Kraken’s air-dropped USV turns the A400M into a mothership

Kraken’s air-dropped USV turns the A400M into a mothership

Kraken has proved an uncrewed vessel can deploy from aircraft. The Royal Navy-supported trial links maritime autonomy to aerial delivery engineering.


IN Brief:

  • Kraken and Capewell have completed extracted-load airdrops of a K3 Scout uncrewed surface vessel from an A400M.
  • The trial used Capewell’s UMCADS delivery system and Kraken’s optional airdrop kit.
  • The work points to faster deployment models for uncrewed maritime systems in contested or infrastructure-poor areas.

Kraken Technology Group and Capewell have completed an air-drop trial of a K3 Scout uncrewed surface vessel from an A400M aircraft, opening a deployment route for maritime autonomy that does not depend on a ship, harbour, or prepared launch site.

The trial used Capewell’s Universal Modular Cargo Aerial Delivery System and Kraken’s optional airdrop kit, with Royal Navy support under Project Beehive. Four live drops were completed in six working days, with the K3 Scout released from 1,300 ft into waters up to Sea State 4. The work demonstrates an extracted-load airdrop method for an uncrewed surface vessel rather than a conventional boat launch from a mothership or shore facility.

A USV that can be inserted from the air can reach operational areas faster than a surface launch platform, especially where ports are unavailable, ships are exposed, or the mission requires speed and surprise. For naval planners, that could support surveillance, force protection, decoy operations, strike support, distributed sensing, or rapid response around contested coastlines. For industry, the harder task is designing small maritime platforms for aerial delivery as a routine deployment mode.

Air-dropping a USV is not simply a matter of packaging the vessel. The craft has to survive extraction, parachute deployment, descent, water impact, release from the delivery system, post-drop orientation, and transition into mission mode. That drives requirements into hull structure, watertight integrity, antenna protection, propulsion mounting, battery safety, lifting points, recovery logic, and onboard autonomy. The delivery system and vessel become a combined engineering product.

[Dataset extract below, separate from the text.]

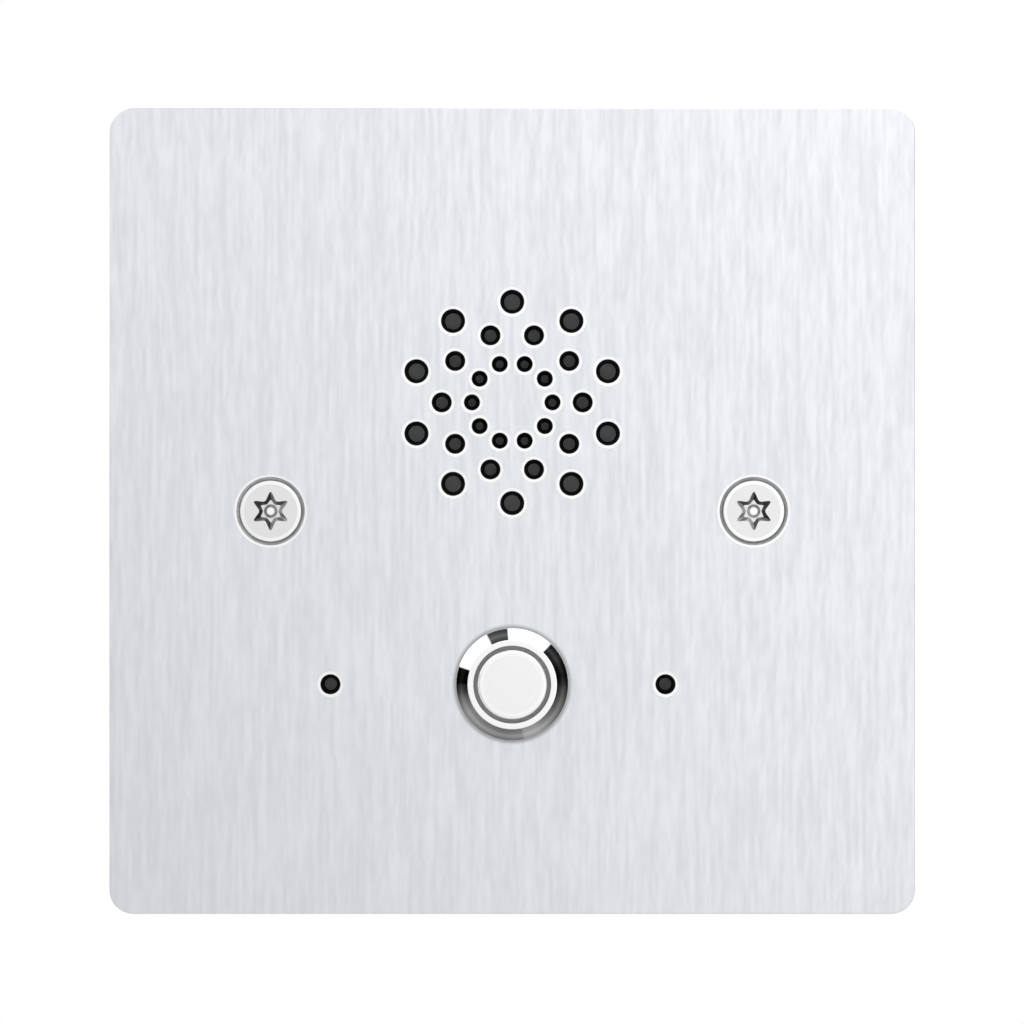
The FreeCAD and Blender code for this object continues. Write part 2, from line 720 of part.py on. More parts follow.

Capewell’s role is therefore central to the trial. A reliable aerial delivery system turns a USV into a deployable payload for air mobility forces. The integration challenge sits at the boundary of aerospace and naval engineering: aircraft cargo handling, extraction dynamics, parachute performance, release mechanisms, water-entry loads, and autonomous start-up behaviour all need to work together. A failure in any layer can turn an uncrewed vessel into damaged cargo.

The trial also shows how naval autonomy is moving from platform novelty into deployment architecture. Many navies have tested USVs from harbours, larger ships, or controlled exercise areas. A more demanding requirement is the ability to place uncrewed systems where they are needed without exposing crewed vessels or waiting for surface access. Air delivery could be especially useful across island chains, denied coastlines, and dispersed maritime theatres.

The same industrial logic is visible in undersea autonomy, where Thales and Exail’s undersea systems consolidation reflects a market moving beyond isolated vehicles towards sensors, launch systems, mission packages, and support equipment. Kraken’s airdrop work belongs to the surface-maritime version of that problem. Autonomy becomes more valuable when deployment, recovery, maintenance, and mission integration are engineered from the start.

The UK has a growing base of companies working on maritime autonomy, modular payloads, and rapid prototyping. A successful trial involving a UK USV developer, a specialist aerial delivery partner, and Royal Navy support gives smaller companies a route to demonstrate capabilities that once required much larger prime-contractor structures. That can accelerate development, although it also raises the bar for manufacturing maturity.

If air-dropped USVs are to move beyond trials, suppliers will need repeatability. Military users will want confidence that multiple vessels can be packaged, loaded, dropped, activated, and supported under operational tempo. Production tolerances, corrosion protection, replaceable components, modular payload bays, and test procedures will matter as much as hull speed or endurance. The vessel must be designed for the factory as well as the demonstration range.

The concept also changes the economics of uncrewed maritime systems. A smaller USV delivered rapidly from a transport aircraft may not need to match the endurance of a larger vessel launched from a naval base. It can be designed around time-sensitive missions, attritable risk, rapid massing, or payload-specific use. That could create a more varied manufacturing market, with different hulls and mission kits optimised for different deployment methods.

Air-dropped USVs are not yet routine naval equipment, but the boundary between air mobility and maritime autonomy is clearly becoming more porous. For manufacturers, that boundary brings new design requirements around ruggedisation, packaging, activation, transportability, and qualification. The next naval autonomy contract may be won as much in the cargo bay as at the pier.